Cervero contends that the best way to increase funding for BART "would be to create a benefit assessment district" around its major stations, especially in downtown San Francisco. "Typically, benefit assessment districts require the majority of property owners in the district to approve the district and the set aside of funds for BART," he said. "This would not run afoul of Prop 13."
BART's existing powers as granted under the California Public Utilities Code, in fact, provide the agency with the option of pursuing these revenue-enhancement strategies, also known as land value recapture. BART is authorized to create special assessment districts that could tax real estate around newly built stations, for example, and use those funds to pay off bonds that paid for the station expansion and other expenses.
Large commercial property owners in the Bay Area, however, have traditionally resisted such proposals to fund BART and other transit projects. "Those private parties sway far more political influence than you or I," noted Smith.

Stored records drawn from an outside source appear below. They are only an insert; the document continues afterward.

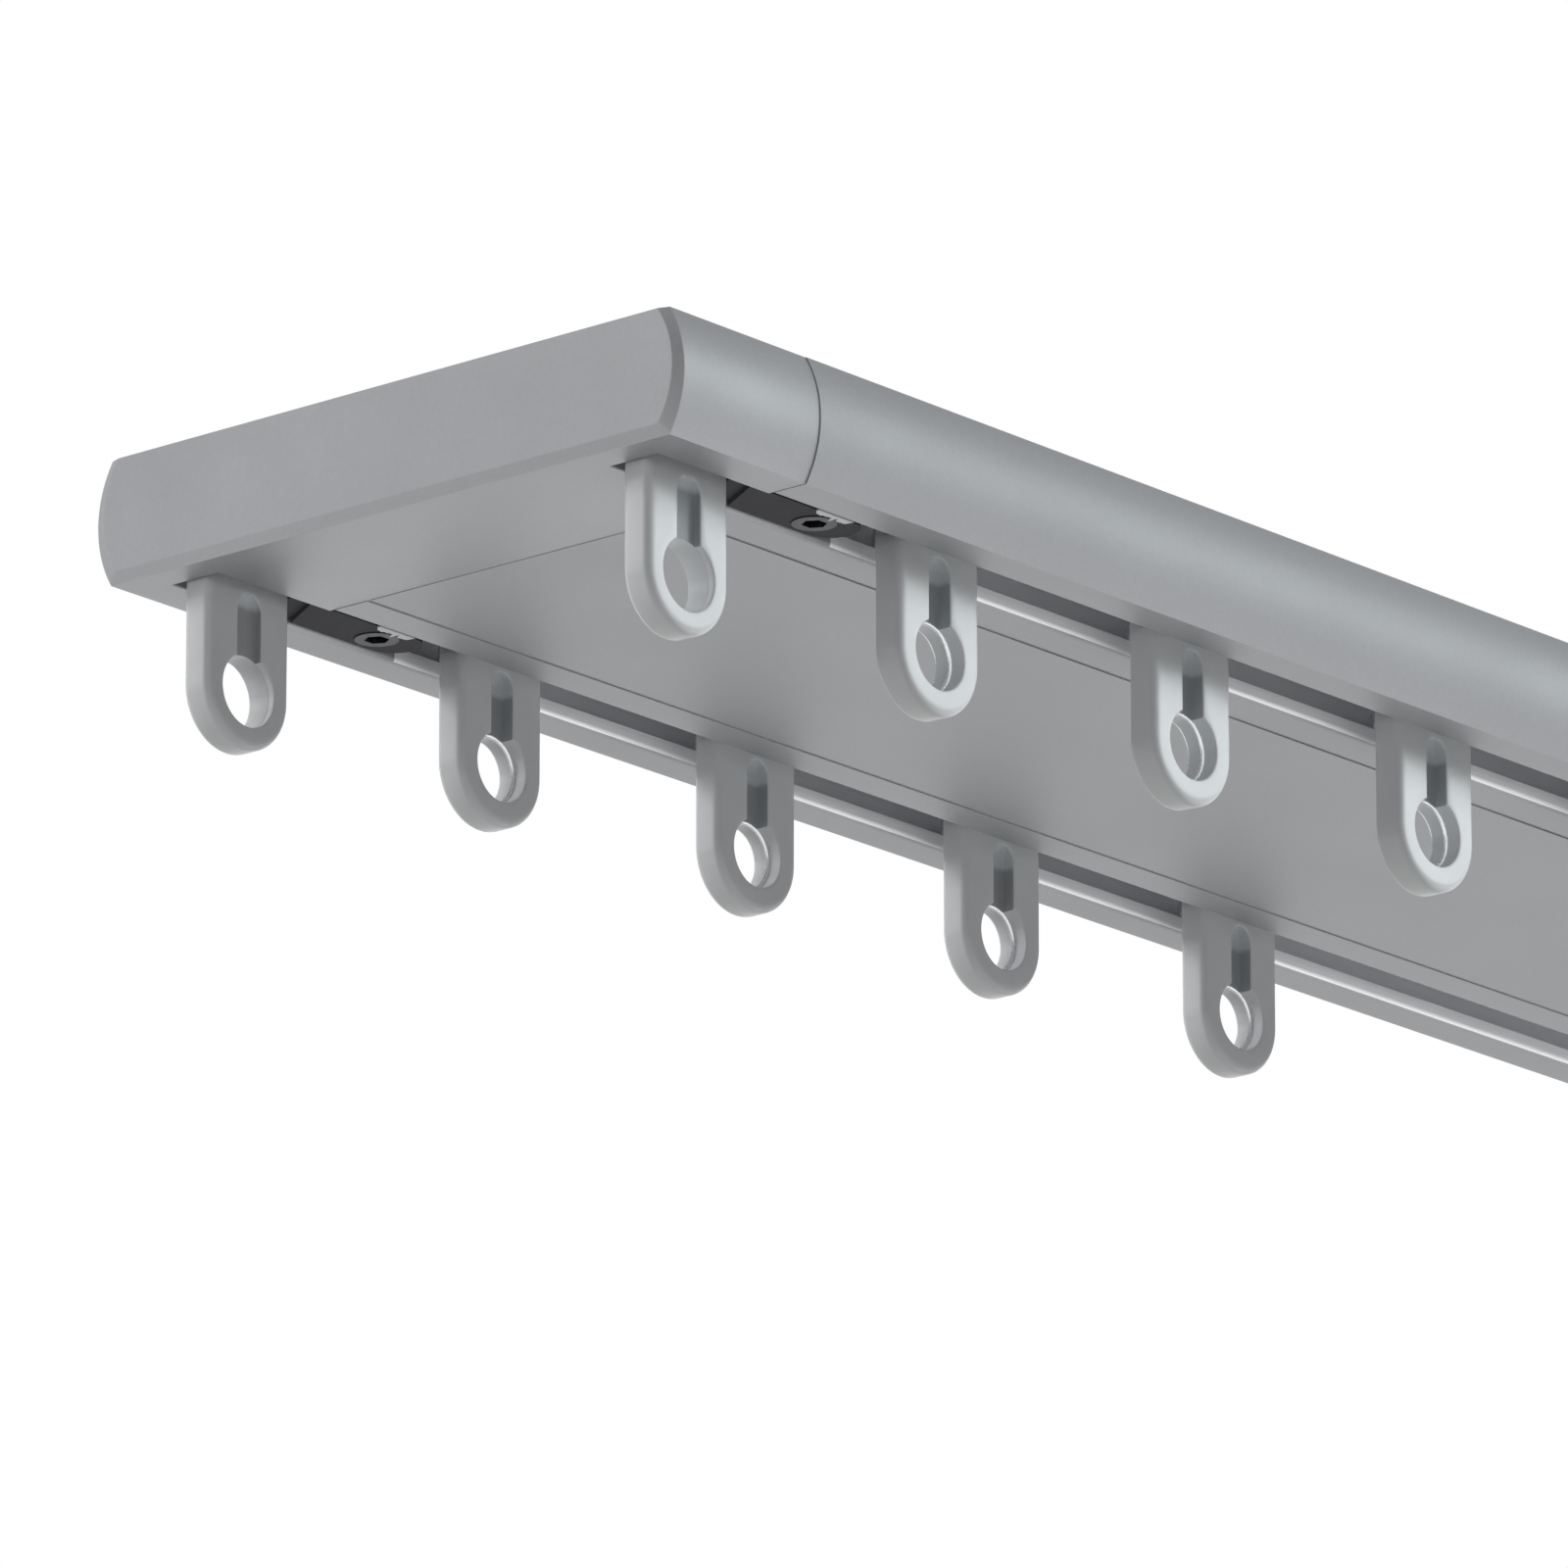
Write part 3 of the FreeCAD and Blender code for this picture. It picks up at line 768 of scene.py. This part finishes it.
def camera():
    """The photograph's view: from below and from the left end, with a long lens."""
    data = bpy.data.cameras.new("camera")
    data.sensor_width = 36.0
    data.lens = CAMERA_LENS
    data.clip_start, data.clip_end = 0.05, 100.0
    view = bpy.data.objects.new("camera", data)
    view.location = CAMERA_PLACE
    yaw, pitch = math.radians(CAMERA_YAW), math.radians(CAMERA_PITCH)
    level = math.cos(pitch)
    forward = Vector((level * math.sin(yaw), level * math.cos(yaw), math.sin(pitch)))
    view.rotation_euler = forward.to_track_quat("-Z", "Y").to_euler()
    bpy.context.scene.collection.objects.link(view)
    bpy.context.scene.camera = view


def dress(node, material):
    """Gives a node of the frame its material."""
    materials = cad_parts[node].data.materials
    materials.clear()
    materials.append(material)


def main():
    moulding, nylon, steel = silver_moulding(), dark_nylon(), zinc_steel()
    # The second of the eye's materials carries a painted highlight on the bores' rims, the third painted
    # shade in the keyholes' arms
    eye = [acetal(), highlight_rim_acetal(), shaded_arm_acetal()]
    # Painted light: lighter aluminium on the channels' insides and the lips' walls, and a painted glint on
    # the slivers
    inner = painted_light_aluminium("aluminium_channel_painted_light", "d6d7d9", "e3e4e6", 0.6, 0.7)
    glint_metal = painted_light_aluminium("aluminium_sliver_painted_glint", "9c9da0", "c8c9cc", 0.4, 0.55)
    lips = painted_light_aluminium("aluminium_lips_painted_light", "f4f5f6", "fafafb", 0.62, 0.7)
    build_rail(anodised_aluminium(), inner, lips)
    for side in ("left", "right"):
        build_cap(side, moulding)
    end_x = HALF_LENGTH - CAP_SLOT_START - NECK_END_GAP - END_EYE["half"]
    for row, y in ROWS.items():
        for side, sign in (("left", -1), ("right", 1)):
            tag = row + "_" + side
            build_eye("fixed_eye_" + tag, END_EYE, sign * end_x, y, eye, "track", "end_eye_" + tag)
            # Painted glint: a bright sliver on the lip's edge beside the screw
            build_glint_sliver("lip_glint_sliver_" + tag, sign * GLINT_SLIVER_X, y, glint_metal)
            dress("end_stop_" + tag, nylon)
            dress("stop_screw_" + tag, steel)
        for number in range(GLIDERS):
            node = "glider_%s_%02d" % (row, number + 1)
            x = -HALF_LENGTH + FIRST_GLIDER_X + number * GLIDER_PITCH
            build_eye("running_" + node, GLIDER, x, y, eye, node, node)
    for lamp in LAMPS:
        area_light(*lamp)
    white_room()
    pale_floor()
    camera()
    bpy.context.scene.view_settings.view_transform = "Standard"


main()
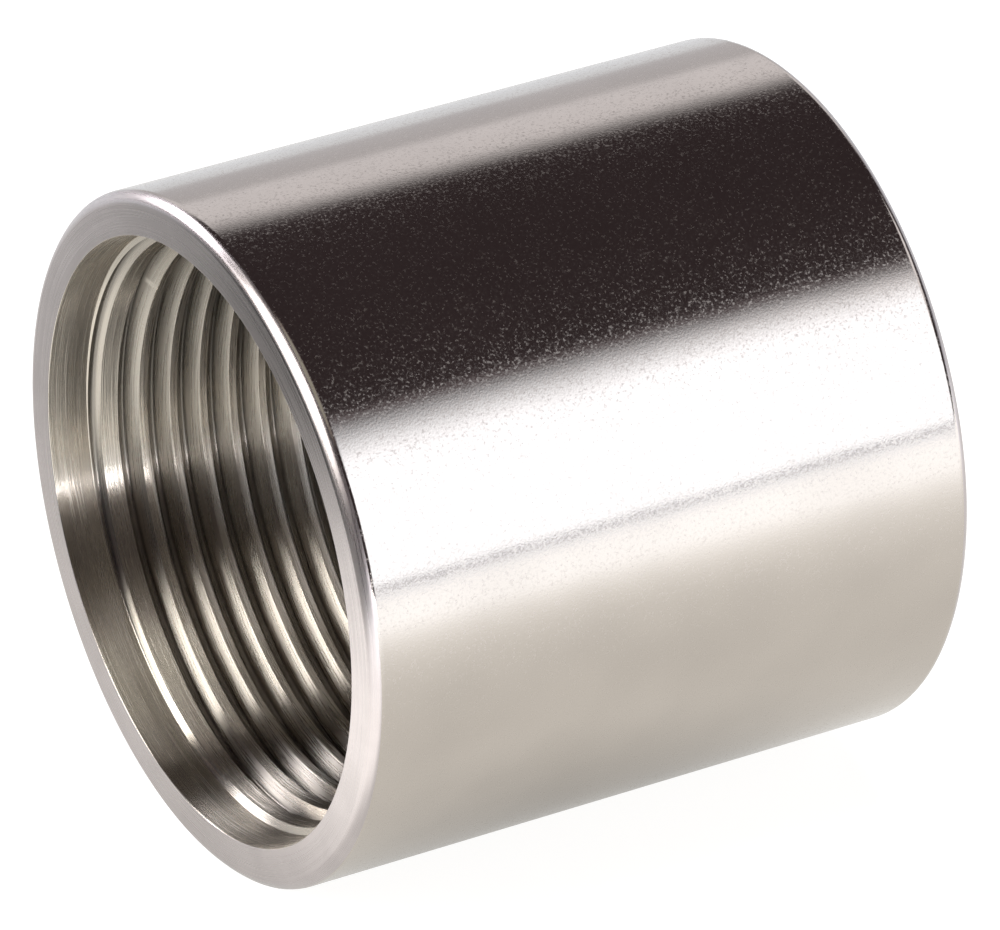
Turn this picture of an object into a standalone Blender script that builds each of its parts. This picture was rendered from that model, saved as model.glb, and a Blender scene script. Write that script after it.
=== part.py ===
"""A plain full pipe coupling with a G 1 1/4 thread from end to end, lying on its side.

The coupling is one turned and tapped body of stainless steel. Its bore runs along X, and the
origin is the middle of the bore. Metres, +Z up.
"""

import math

import bmesh
import bpy

# Driving dimensions of the turned body.
LENGTH = 0.0460
OUTER_DIAMETER = 0.0483
OUTER_CHAMFER = 0.0006  # at 45 degrees, on both end faces

# Driving dimensions of each mouth, which is the same at both ends.
MOUTH_DIAMETER = 0.0423  # where the bore breaks through the end face
MOUTH_TAPER_DEPTH = 0.0013
RECESS_DIAMETER = 0.0420  # clears the pipe's thread
RECESS_DEPTH = 0.0029
SHOULDER_HALF_ANGLE = math.radians(60)  # the steep cone that ends the recess
LEAD_IN_DIAMETER = 0.0410  # where the shoulder meets the slight cone that thins the first crests
LEAD_IN_HALF_ANGLE = math.radians(14)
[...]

"Land value recapture is a great idea," Marcantonio agreed. But he added that many large property owners oppose such ideas and think, "'Why should we fork over our windfall profits when poor people can pay?'"
As a result, it would be an uphill fight to convince real estate interests and corporations in San Francisco to agree to pay taxes to help BART when there's no incentive for them to do so — since the system has been serving them for decades. However, that may not necessarily be the case for land owners and companies that stand to benefit greatly if BART is extended to them in the future.
"All of this works best if a transit agency takes this on early in the process," explained Cervero. "It's tougher to do with a mature, built-up system. [But] as BART extends lines to Livermore, San Jose, etc., it should consider introducing these kinds of assessment tools for properties near planned stations."